> **Work required**:
Output the lines that follow exactly as they are.

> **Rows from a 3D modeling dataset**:
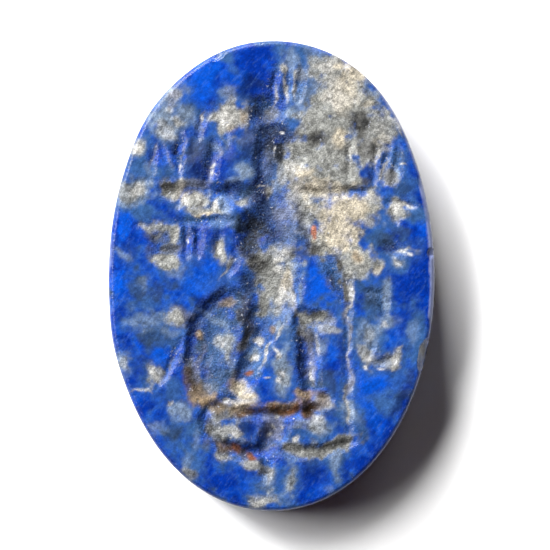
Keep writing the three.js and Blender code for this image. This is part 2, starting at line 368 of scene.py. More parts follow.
@dataclass(frozen=True)
class Engraving:
    """The figure and all that is cut round it, part by part, with what wear has done to it.

    SECTION is how full a cut's section is, and MEETING how sharply two cuts meet. WORN is how far the edges
    are worn round. The depth varies upwards from its SHALLOWEST share by UNEVEN, and the wheel strays by
    half of SWAY to each side.
    """

    SECTION = 0.85
    MEETING = 7
    WORN = 0.085
    SHALLOWEST = 0.72
    UNEVEN = 0.36
    SWAY = 0.24

    body: tuple[Groove | Hollow, ...] = (
        *feather_row(3, (0.0, 7.25), (0.25, 9.0), 0.53, 0.3, 0.2),
        Hollow((-0.19, 6.95), 1.6, 1.4, 0.32),
        Hollow((0.0, 6.15), 1.0, 0.9, 0.24),
        Hollow((-0.3, 4.9), 1.0, 2.6, 0.3),
        Hollow((0.78, 4.95), 1.1, 2.1, 0.3),
        Groove(((0.25, 5.9), (0.22, 3.2), (0.0, 0.6)), 1.9, 0.34, ends=Ends.TROUGH),
        Hollow((-0.75, 1.9), 1.5, 1.9, 0.44),
        Hollow((0.08, -0.35), 2.5, 3.6, 0.42),
    )
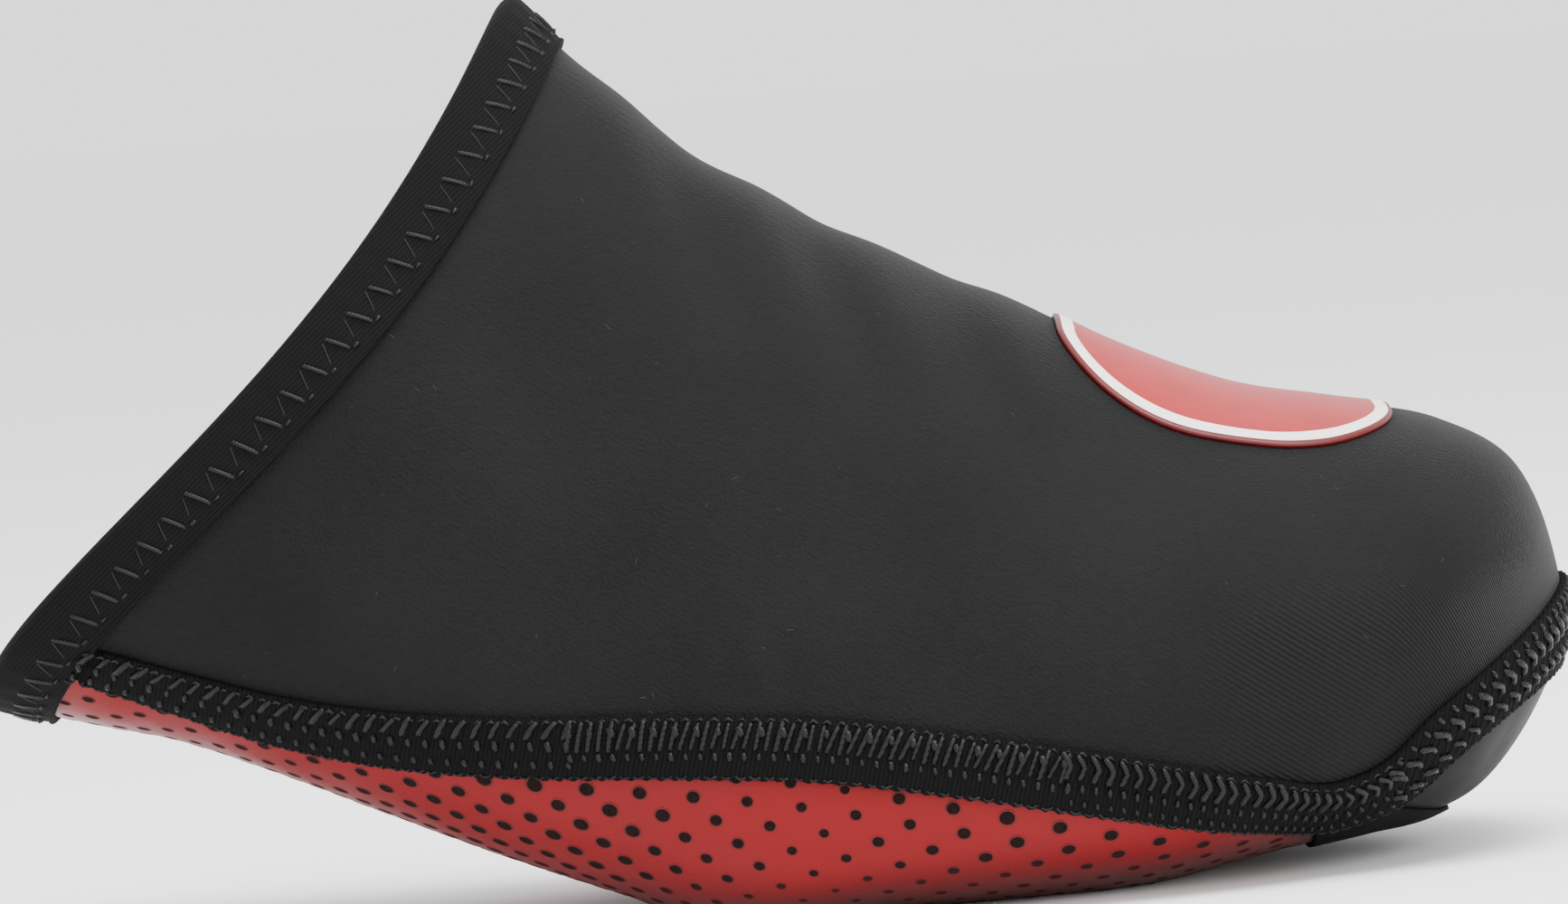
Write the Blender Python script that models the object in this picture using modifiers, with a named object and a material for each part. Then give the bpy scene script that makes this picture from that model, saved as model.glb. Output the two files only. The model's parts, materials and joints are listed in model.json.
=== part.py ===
"""Cycling toe cover: a stretch-fabric cap that pulls over the front of a cycling shoe.

It stands empty on its sole, toe towards +X, and is the same on its left and right.
Every panel is a wall of cloth worked out from one skin, the outer surface of the shoe
underneath, and the panels are parted where the maker's seams run.
"""
import math

import bmesh
import bpy
import numpy as np
from mathutils import Vector

MM = 0.001

# Driving sizes of the form
LENGTH = 178 * MM  # rear lobes of the hem to the toe tip, along the ground
COLLAR_HEIGHT = 104 * MM  # ground to the highest point of the collar
BALL_WIDTH = 90 * MM  # across the ball of the foot

# Cloth and trim
UPPER_WALL = 1.5 * MM
SOLE_WALL = 1.8 * MM
TOE_GUARD_WALL = 1.6 * MM
BINDING_WIDTH = 7.0 * MM
BINDING_THICKNESS = 0.6 * MM
SEAM_WIDTH = 7.0 * MM
SEAM_THICKNESS = 0.8 * MM
FOLD_LENGTH = 17.0 * MM  # folded band under the toe, along the shoe
FOLD_THICKNESS = 0.8 * MM
PATCH_LENGTH = 37.0 * MM
PATCH_WIDTH = 45.0 * MM
PATCH_CORNER = 15.0 * MM
PATCH_THICKNESS = 0.4 * MM
OPENING_LENGTH = 40.0 * MM  # hole in the sole for the cleat
OPENING_WIDTH = 38.0 * MM
OPENING_CORNER = 10.0 * MM

# Clearances
SEAM_GAP = 0.3 * MM  # between the cut edges of two panels
LAY_GAP = 0.3 * MM  # under a strip that lies on a panel

# Places along the shoe, as shares of LENGTH from the rear
TOE_SPLIT = 0.871  # where the sole ends and the toe guard begins
PATCH_PLACE = 0.795
OPENING_PLACE = 0.582

# Shapes that have no size of their own
LOBE_RISE = 0.2  # how high the lobe reaches furthest back, as a share of the section
FOLD_BULGE = 0.6  # how far the binding's fold stands out, as a share of half its height
PATCH_FLOOR = 0.2  # the patch is cut from the cloth above this share of COLLAR_HEIGHT

# Fineness of the mesh
STATIONS = 36
RING_POINTS = 40
SEAM_POINTS = 32
CORNER_SEGMENTS = 5
FOLD_SEGMENTS = 4
SHARP_ANGLE = math.radians(50)
MERGE = 1e-6
REACH = 0.5 * LENGTH  # how far a cutter sticks out past the cloth
STEP = 1e-4  # small move along the skin, for slopes and normals

# Sections of the skin from the collar to the toe. Each one is a tilted oval whose lowest
# and highest points lie in the middle plane.
SECTION_COLUMNS = (
    "station",  # 0 at the collar edge, 1 at the closed end of the toe
    "base_along",  # lowest point, share of LENGTH from the rear
    "base_height",  # lowest point, share of COLLAR_HEIGHT
    "crown_along",  # highest point, share of LENGTH
    "crown_height",  # highest point, share of COLLAR_HEIGHT
    "width",  # share of BALL_WIDTH
    "widest",  # where it is widest, share of the way from base to crown
    "crown_round",  # 2 is an ellipse, more is boxier
    "base_round",
    "hollow",  # how far the middle of the side is drawn towards the toe, share of LENGTH
    "lobe",  # how far the lower corner reaches back, share of LENGTH
)
SECTIONS = (
    (0.000, 0.000, 0.290, 0.366, 1.000, 0.778, 0.38, 2.00, 2.6, 0.037, 0.025),
    (0.045, 0.054, 0.260, 0.391, 0.952, 0.784, 0.38, 2.00, 2.6, 0.033, 0.022),
    (0.110, 0.111, 0.233, 0.426, 0.892, 0.804, 0.38, 2.00, 2.6, 0.025, 0.015),
    (0.180, 0.168, 0.193, 0.468, 0.825, 0.833, 0.38, 2.00, 2.7, 0.014, 0.007),
    (0.270, 0.239, 0.137, 0.534, 0.752, 0.873, 0.37, 2.00, 2.8, 0.005, 0.001),
    (0.360, 0.308, 0.084, 0.601, 0.688, 0.916, 0.37, 2.00, 3.0, 0.000, 0.000),
    (0.450, 0.378, 0.035, 0.667, 0.632, 0.951, 0.37, 2.00, 3.2, 0.000, 0.000),
    (0.540, 0.450, -0.009, 0.734, 0.567, 0.978, 0.37, 2.00, 3.4, 0.000, 0.000),
    (0.630, 0.543, -0.009, 0.801, 0.517, 1.000, 0.37, 2.05, 3.4, 0.000, 0.000),
    (0.720, 0.630, -0.009, 0.866, 0.491, 0.984, 0.38, 2.10, 3.4, 0.000, 0.000),
    (0.800, 0.715, -0.009, 0.932, 0.463, 0.922, 0.39, 2.15, 3.0, 0.000, 0.000),
    (0.870, 0.799, 0.012, 0.979, 0.405, 0.811, 0.41, 2.15, 2.6, 0.000, 0.000),
    (0.920, 0.858, 0.024, 0.996, 0.322, 0.667, 0.43, 2.10, 2.4, 0.000, 0.000),
    (0.955, 0.905, 0.036, 1.000, 0.251, 0.489, 0.45, 2.00, 2.2, 0.000, 0.000),
    (0.982, 0.942, 0.068, 0.993, 0.196, 0.267, 0.50, 2.00, 2.0, 0.000, 0.000),
    (1.000, 0.973, 0.128, 0.973, 0.128, 0.000, 0.50, 2.00, 2.0, 0.000, 0.000),
)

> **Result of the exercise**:
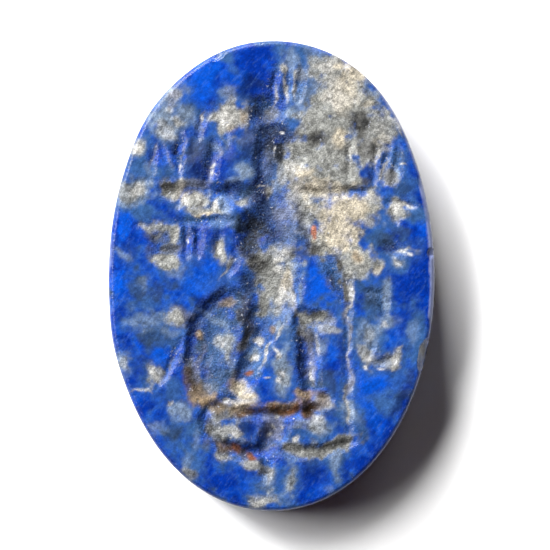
Keep writing the three.js and Blender code for this image. This is part 2, starting at line 368 of scene.py. More parts follow.
@dataclass(frozen=True)
class Engraving:
    """The figure and all that is cut round it, part by part, with what wear has done to it.

    SECTION is how full a cut's section is, and MEETING how sharply two cuts meet. WORN is how far the edges
    are worn round. The depth varies upwards from its SHALLOWEST share by UNEVEN, and the wheel strays by
    half of SWAY to each side.
    """

    SECTION = 0.85
    MEETING = 7
    WORN = 0.085
    SHALLOWEST = 0.72
    UNEVEN = 0.36
    SWAY = 0.24

    body: tuple[Groove | Hollow, ...] = (
        *feather_row(3, (0.0, 7.25), (0.25, 9.0), 0.53, 0.3, 0.2),
        Hollow((-0.19, 6.95), 1.6, 1.4, 0.32),
        Hollow((0.0, 6.15), 1.0, 0.9, 0.24),
        Hollow((-0.3, 4.9), 1.0, 2.6, 0.3),
        Hollow((0.78, 4.95), 1.1, 2.1, 0.3),
        Groove(((0.25, 5.9), (0.22, 3.2), (0.0, 0.6)), 1.9, 0.34, ends=Ends.TROUGH),
        Hollow((-0.75, 1.9), 1.5, 1.9, 0.44),
        Hollow((0.08, -0.35), 2.5, 3.6, 0.42),
    )
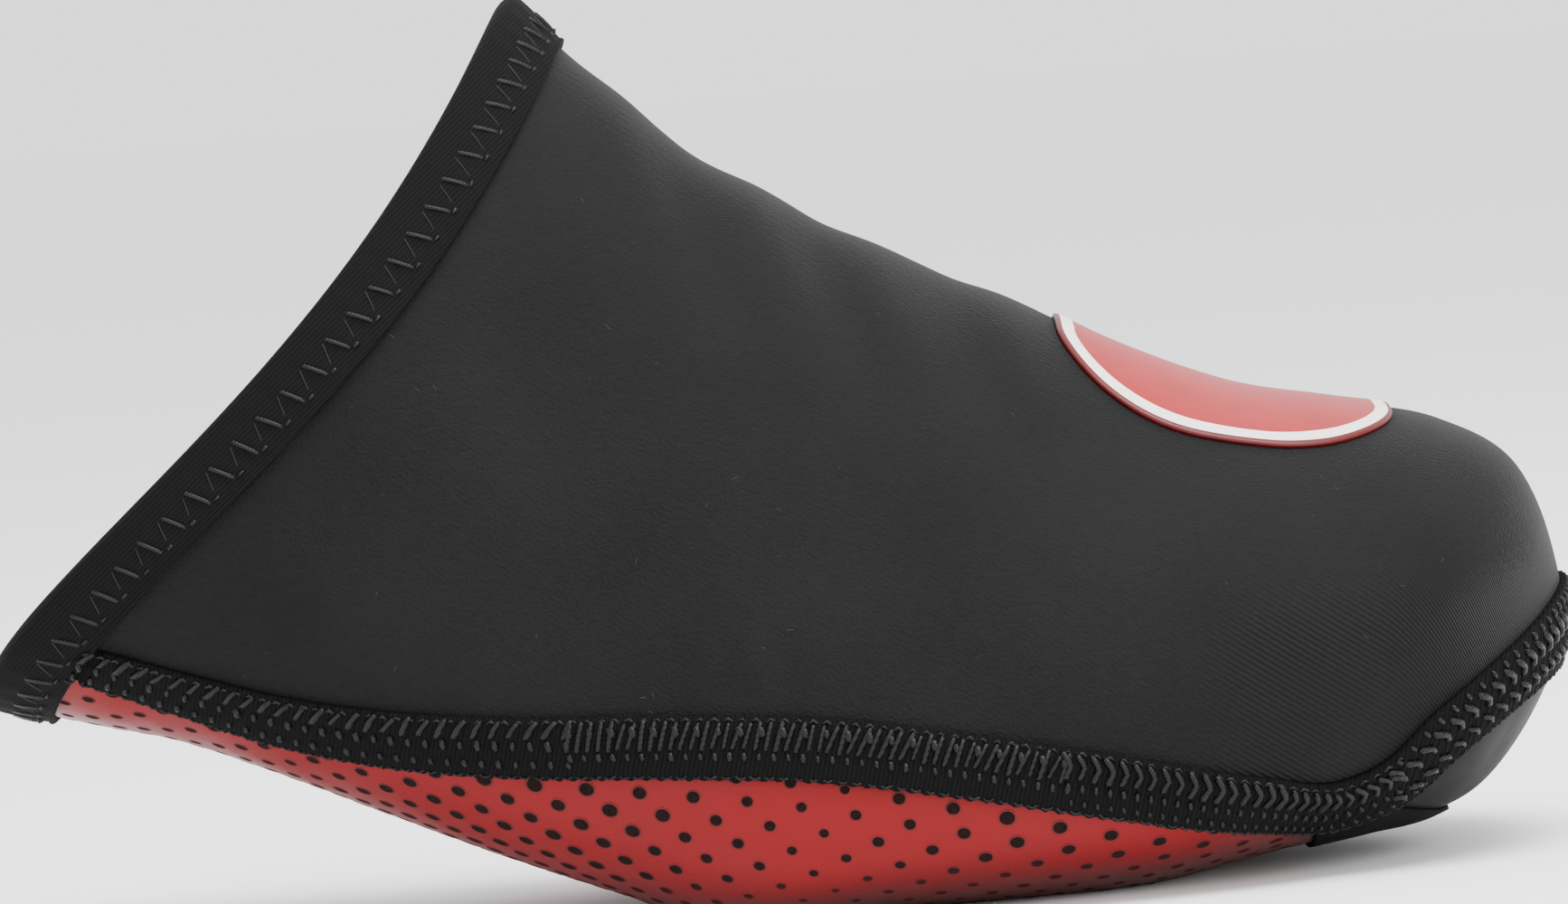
Write the Blender Python script that models the object in this picture using modifiers, with a named object and a material for each part. Then give the bpy scene script that makes this picture from that model, saved as model.glb. Output the two files only. The model's parts, materials and joints are listed in model.json.
=== part.py ===
"""Cycling toe cover: a stretch-fabric cap that pulls over the front of a cycling shoe.

It stands empty on its sole, toe towards +X, and is the same on its left and right.
Every panel is a wall of cloth worked out from one skin, the outer surface of the shoe
underneath, and the panels are parted where the maker's seams run.
"""
import math

import bmesh
import bpy
import numpy as np
from mathutils import Vector

MM = 0.001

# Driving sizes of the form
LENGTH = 178 * MM  # rear lobes of the hem to the toe tip, along the ground
COLLAR_HEIGHT = 104 * MM  # ground to the highest point of the collar
BALL_WIDTH = 90 * MM  # across the ball of the foot

# Cloth and trim
UPPER_WALL = 1.5 * MM
SOLE_WALL = 1.8 * MM
TOE_GUARD_WALL = 1.6 * MM
BINDING_WIDTH = 7.0 * MM
BINDING_THICKNESS = 0.6 * MM
SEAM_WIDTH = 7.0 * MM
SEAM_THICKNESS = 0.8 * MM
FOLD_LENGTH = 17.0 * MM  # folded band under the toe, along the shoe
FOLD_THICKNESS = 0.8 * MM
PATCH_LENGTH = 37.0 * MM
PATCH_WIDTH = 45.0 * MM
PATCH_CORNER = 15.0 * MM
PATCH_THICKNESS = 0.4 * MM
OPENING_LENGTH = 40.0 * MM  # hole in the sole for the cleat
OPENING_WIDTH = 38.0 * MM
OPENING_CORNER = 10.0 * MM

# Clearances
SEAM_GAP = 0.3 * MM  # between the cut edges of two panels
LAY_GAP = 0.3 * MM  # under a strip that lies on a panel

# Places along the shoe, as shares of LENGTH from the rear
TOE_SPLIT = 0.871  # where the sole ends and the toe guard begins
PATCH_PLACE = 0.795
OPENING_PLACE = 0.582

# Shapes that have no size of their own
LOBE_RISE = 0.2  # how high the lobe reaches furthest back, as a share of the section
FOLD_BULGE = 0.6  # how far the binding's fold stands out, as a share of half its height
PATCH_FLOOR = 0.2  # the patch is cut from the cloth above this share of COLLAR_HEIGHT

# Fineness of the mesh
STATIONS = 36
RING_POINTS = 40
SEAM_POINTS = 32
CORNER_SEGMENTS = 5
FOLD_SEGMENTS = 4
SHARP_ANGLE = math.radians(50)
MERGE = 1e-6
REACH = 0.5 * LENGTH  # how far a cutter sticks out past the cloth
STEP = 1e-4  # small move along the skin, for slopes and normals

# Sections of the skin from the collar to the toe. Each one is a tilted oval whose lowest
# and highest points lie in the middle plane.
SECTION_COLUMNS = (
    "station",  # 0 at the collar edge, 1 at the closed end of the toe
    "base_along",  # lowest point, share of LENGTH from the rear
    "base_height",  # lowest point, share of COLLAR_HEIGHT
    "crown_along",  # highest point, share of LENGTH
    "crown_height",  # highest point, share of COLLAR_HEIGHT
    "width",  # share of BALL_WIDTH
    "widest",  # where it is widest, share of the way from base to crown
    "crown_round",  # 2 is an ellipse, more is boxier
    "base_round",
    "hollow",  # how far the middle of the side is drawn towards the toe, share of LENGTH
    "lobe",  # how far the lower corner reaches back, share of LENGTH
)
SECTIONS = (
    (0.000, 0.000, 0.290, 0.366, 1.000, 0.778, 0.38, 2.00, 2.6, 0.037, 0.025),
    (0.045, 0.054, 0.260, 0.391, 0.952, 0.784, 0.38, 2.00, 2.6, 0.033, 0.022),
    (0.110, 0.111, 0.233, 0.426, 0.892, 0.804, 0.38, 2.00, 2.6, 0.025, 0.015),
    (0.180, 0.168, 0.193, 0.468, 0.825, 0.833, 0.38, 2.00, 2.7, 0.014, 0.007),
    (0.270, 0.239, 0.137, 0.534, 0.752, 0.873, 0.37, 2.00, 2.8, 0.005, 0.001),
    (0.360, 0.308, 0.084, 0.601, 0.688, 0.916, 0.37, 2.00, 3.0, 0.000, 0.000),
    (0.450, 0.378, 0.035, 0.667, 0.632, 0.951, 0.37, 2.00, 3.2, 0.000, 0.000),
    (0.540, 0.450, -0.009, 0.734, 0.567, 0.978, 0.37, 2.00, 3.4, 0.000, 0.000),
    (0.630, 0.543, -0.009, 0.801, 0.517, 1.000, 0.37, 2.05, 3.4, 0.000, 0.000),
    (0.720, 0.630, -0.009, 0.866, 0.491, 0.984, 0.38, 2.10, 3.4, 0.000, 0.000),
    (0.800, 0.715, -0.009, 0.932, 0.463, 0.922, 0.39, 2.15, 3.0, 0.000, 0.000),
    (0.870, 0.799, 0.012, 0.979, 0.405, 0.811, 0.41, 2.15, 2.6, 0.000, 0.000),
    (0.920, 0.858, 0.024, 0.996, 0.322, 0.667, 0.43, 2.10, 2.4, 0.000, 0.000),
    (0.955, 0.905, 0.036, 1.000, 0.251, 0.489, 0.45, 2.00, 2.2, 0.000, 0.000),
    (0.982, 0.942, 0.068, 0.993, 0.196, 0.267, 0.50, 2.00, 2.0, 0.000, 0.000),
    (1.000, 0.973, 0.128, 0.973, 0.128, 0.000, 0.50, 2.00, 2.0, 0.000, 0.000),
)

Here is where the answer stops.